The former Speaker also has a huge follower-ship like Chief Ogboru’s cult-like following that could work for him. For Ogboru, however,  except a deal is brokered before the election, some aggrieved members of his own party APC would work against him to the advantage of the ruling PDP.

Analysts say Prof Utomi who is also relatively known in the Delta politics like Ofehe has maintained a carriage that if he is truly rallied  around could spring a surprise. Whether Utomi, Ofehe, Ochei, Ojougboh or Ogboru that appear to be the main actors of the APC, only a formidable alliance can oust an incumbent that is also desperate to retain his seat.

It is believed that the friction that had torn APC apart in the state stemmed from political permutations ahead 2019 and 2023. On the first hand, while a section of the party is scheming to gain power in 2019, another is planting their imprint for 2023 believing that they cannot dismantle the existing PDP rotation/zoning politics.

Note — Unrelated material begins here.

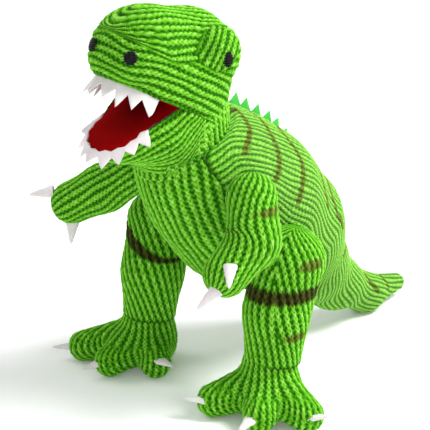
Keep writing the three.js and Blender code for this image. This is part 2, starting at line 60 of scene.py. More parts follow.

On the other hand, Okowa’s PDP wants a completion of their eight years tenure to start a new dispensation of rotation/zoning of the governorship which would then become a subject of fresh horse trading in 2023.

However, there is a political line of thoughts in the state that is also being supported by some APC gladiators that sustaining the unwritten agreement for power rotation and zoning by political parties is the only way to balance the political equation. Those on these believed that the APC’s bid to uproot PDP when DN was yet to complete its own eight years term would alter the applecart and set the people into another power shift agitations.

For these, it remains unclear how Ofehe’s APC would be able to unravel the burden of rotation/zoning in the budding politics of Delta state to choose a credible aspirant among the line of persons squaring up for the plum job that can rattle Okowa and his PDP in the 2019 general elections.